El primero que utiliza con realismo la imagen nupcial de Dios con su pueblo es Oseas. Llega a afirmar que el pecado cometido por Israel al dar culto a los ídolos no es solamente una prostitución, sino un adulterio. Oseas considera la Alianza del pueblo con Dios como una verdadera Alianza nupcial. En la línea de las acciones simbólicas descritas en los libros proféticos, la vida misma de estos hombres de Dios se convierte en un instrumento de la revelación de su designio misterioso. Para mostrar que Dios considera a Israel como una esposa infiel, dice a Oseas: «Ve, despósate con una mujer ligada a la prostitución […] porque el país no hace sino prostituirse»(Os 1, 2). El dolor que experimenta un marido ante la traición de su esposa amada, lo siente Dios también a causa de los pecados de su pueblo. Y como un marido indignado se aleja de la esposa infiel, así también Dios se aleja de Israel. Las hijas del profeta, cada una llamada por un nombre fuertemente simbólico, sirven para expresar esta tragedia personal, donde Dios se expresa su decepción y su amargura a causa de la infidelidad de su pueblo: «Ella volvió a concebir y dio a luz una hija. Y el Señor le dijo:“Ponle de nombre ‘No compadecida’, porque ya no tendré más compasión de la casa de Israel ni les soportaré más”» (Os 1, 6).

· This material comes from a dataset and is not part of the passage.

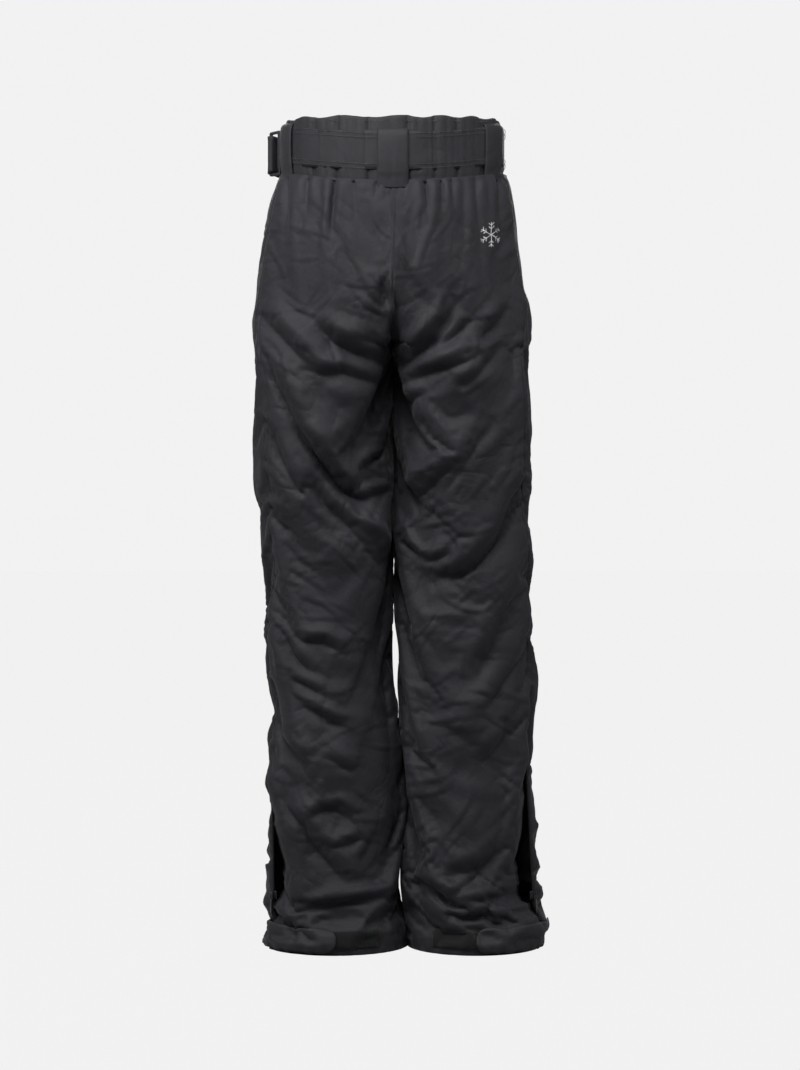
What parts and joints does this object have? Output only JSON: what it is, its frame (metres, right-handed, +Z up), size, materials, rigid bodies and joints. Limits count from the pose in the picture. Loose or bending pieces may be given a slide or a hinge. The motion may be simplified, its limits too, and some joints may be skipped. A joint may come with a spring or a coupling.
{
  "type": "ski trousers",
  "caption": "Insulated ski trousers, standing as worn, with a belted waist, zipped fly, pockets and ankles, and hook-and-loop hem tabs.",
  "frame": {"origin": "bottom centre: on the floor between the hems, under the middle of the garment's box", "axes": "+Z up the legs, +X the wearer's left, +Y the back, so the fly faces -Y"},
  "size_m": [0.3627, 0.2364, 1.0414],
  "materials": {
    "shell_cloth": "matte woven nylon",
    "waistband_cloth": "matte woven nylon",
    "lining": "smooth taffeta",
    "elastic": "ribbed elastic",
    "hook_and_loop": "napped",
    "zip_tape": "woven tape",
    "thread": "satin stitch",
    "moulded_plastic": "fine texture",
    "plated_metal": "black plated"
  },
  "bodies": {
    "garment": {"back_panel_left": "shell_cloth", "front_panel_left": "shell_cloth", "quilted_lining_back_left": "lining", "quilted_lining_front_left": "lining", "pocket_zip_tape_left": "zip_tape", "pocket_bag_left": "lining", "fly_zip_tape_left": "zip_tape", "ankle_zip_front_tape_left": "zip_tape", "ankle_zip_back_tape_left": "zip_tape", "hem_loop_strip_left": "hook_and_loop", "gaiter_left": "lining", "gaiter_elastic_left": "elastic", "boot_hook_left": "plated_metal", "back_panel_right": "shell_cloth", "front_panel_right": "shell_cloth", "quilted_lining_back_right": "lining", "quilted_lining_front_right": "lining", "pocket_zip_tape_right": "zip_tape", "pocket_bag_right": "lining", "fly_zip_tape_right": "zip_tape", "ankle_zip_front_tape_right": "zip_tape", "ankle_zip_back_tape_right": "zip_tape", "hem_loop_strip_right": "hook_and_loop", "gaiter_right": "lining", "gaiter_elastic_right": "elastic", "boot_hook_right": "plated_metal", "seat_motif": "thread", "waistband_back": "waistband_cloth", "waistband_front_left": "waistband_cloth", "waistband_front_right": "waistband_cloth", "waist_underlap": "waistband_cloth", "waist_snap_cap": "plated_metal", "waist_snap_stud": "plated_metal", "waist_elastic": "elastic", "waistband_facing": "lining", "belt_loop_back_centre": "shell_cloth", "belt_loop_back_left": "shell_cloth", "belt_loop_back_right": "shell_cloth", "belt_loop_front_left": "shell_cloth", "belt_loop_front_right": "shell_cloth", "belt": "shell_cloth", "belt_ring": "moulded_plastic", "fly_guard": "lining"},
    "fly_slider": {"fly_zip_slider": "plated_metal"},
    "fly_pull": {"fly_zip_pull": "moulded_plastic"},
    "belt_tab": {"belt_tab": "shell_cloth", "belt_hook_pad": "hook_and_loop"},
    "pocket_slider_left": {"pocket_zip_slider_left": "plated_metal"},
    "pocket_pull_left": {"pocket_zip_pull_left": "moulded_plastic"},
    "ankle_slider_left": {"ankle_zip_slider_left": "plated_metal"},
    "ankle_pull_left": {"ankle_zip_pull_left": "moulded_plastic"},
    "hem_tab_left": {"hem_tab_left": "shell_cloth", "hem_hook_pad_left": "hook_and_loop"},
    "pocket_slider_right": {"pocket_zip_slider_right": "plated_metal"},
    "pocket_pull_right": {"pocket_zip_pull_right": "moulded_plastic"},
    "ankle_slider_right": {"ankle_zip_slider_right": "plated_metal"},
    "ankle_pull_right": {"ankle_zip_pull_right": "moulded_plastic"},
    "hem_tab_right": {"hem_tab_right": "shell_cloth", "hem_hook_pad_right": "hook_and_loop"}
  },
  "joints": [
    {"name": "pocket_slider_slide_left", "type": "slide", "parent": "garment", "child": "pocket_slider_left", "axis": [0.2649, 0.1514, -0.9523], "range_m": [0, 0.116]},
    {"name": "pocket_pull_hinge_left", "type": "hinge", "parent": "pocket_slider_left", "child": "pocket_pull_left", "pos_m": [0.14082, -0.07896, 0.88966], "axis": [-0.6087, -0.7397, -0.2869], "range_deg": [0, 150]},
    {"name": "pocket_slider_slide_right", "type": "slide", "parent": "garment", "child": "pocket_slider_right", "axis": [-0.2649, 0.1514, -0.9523], "range_m": [0, 0.116]},
    {"name": "pocket_pull_hinge_right", "type": "hinge", "parent": "pocket_slider_right", "child": "pocket_pull_right", "pos_m": [-0.13742, -0.07896, 0.88966], "axis": [-0.6087, 0.7397, 0.2869], "range_deg": [0, 150]},
    {"name": "fly_slider_slide", "type": "slide", "parent": "garment", "child": "fly_slider", "axis": [0, 0, -1], "range_m": [0, 0.068]},
    {"name": "fly_pull_hinge", "type": "hinge", "parent": "fly_slider", "child": "fly_pull", "pos_m": [0.0017, -0.11205, 0.916], "axis": [-1, 0, 0], "range_deg": [0, 150]},
    {"name": "ankle_slider_slide_left", "type": "slide", "parent": "garment", "child": "ankle_slider_left", "axis": [0.0127, -0.0231, 0.9997], "range_m": [0, 0.15]},
    {"name": "ankle_pull_hinge_left", "type": "hinge", "parent": "ankle_slider_left", "child": "ankle_pull_left", "pos_m": [0.15359, 0.02751, 0.06407], "axis": [0.2075, -0.9781, -0.0183], "range_deg": [0, 150]},
    {"name": "ankle_slider_slide_right", "type": "slide", "parent": "garment", "child": "ankle_slider_right", "axis": [0.0539, -0.023, 0.9983], "range_m": [0, 0.15]},
    {"name": "ankle_pull_hinge_right", "type": "hinge", "parent": "ankle_slider_right", "child": "ankle_pull_right", "pos_m": [-0.17592, 0.02751, 0.06407], "axis": [0.2087, 0.9778, 0.0183], "range_deg": [0, 150]},
    {"name": "hem_tab_hinge_left", "type": "hinge", "parent": "garment", "child": "hem_tab_left", "pos_m": [0.15434, 0.00045, 0.01903], "axis": [0, 0, -1], "range_deg": [0, 110]},
    {"name": "hem_tab_hinge_right", "type": "hinge", "parent": "garment", "child": "hem_tab_right", "pos_m": [-0.17967, 0.00045, 0.01903], "axis": [0, 0, 1], "range_deg": [0, 110]},
    {"name": "belt_tab_hinge", "type": "hinge", "parent": "garment", "child": "belt_tab", "pos_m": [0.15614, -0.0253, 0.99398], "axis": [0, 0, 1], "range_deg": [0, 100]}
  ]
}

Afortunadamente, Dios no se detiene en el adulterio, ni en el dolor de su amor traicionado; no se empecina en el odio, sino que intenta de todas las maneras posibles e inimaginables convencer a la mujer infiel para que vuelva a él, y, cuando lo consigue la acoge con el ardor de los primeros amores y la colma de bienes: «Por eso, yo la persuado, la llevo al desierto, le hablo al corazón, le entrego allí mismo sus viñedos, y hago del valle de Acor una puerta de esperanza. Allí, responderá como en los días de su juventud»(Os 2, 16-17). Puesto que Dios nos ama, hemos de desprendernos de nuestros ídolos, de nuestras pasiones desordenadas, de nuestros pecados, para volver a Él como una esposa vuelve a su esposo para siempre. La potencia y la misericordia de Dios permiten dejar atrás y olvidar todas las infidelidades de Israel, hasta el punto de que el nuevo pacto nupcial se caracteriza por una bienaventuranza eterna: «Me desposaré contigo para siempre, me desposaré contigo en justicia y en derecho, en misericordia y en ternura»(Os 2, 21). Los hijos nacidos de este amor reciben nombres nuevos, portadores de un simbolismo opuesto al de los tiempos de la infidelidad: «Decid a vuestros hermanos: “Pueblo mío”, y a vuestras hermanas: “Compadecida”»(Os 2, 3).
Cardenal Robert Sarah, Prefecto de la Congregación para el Culto Divino.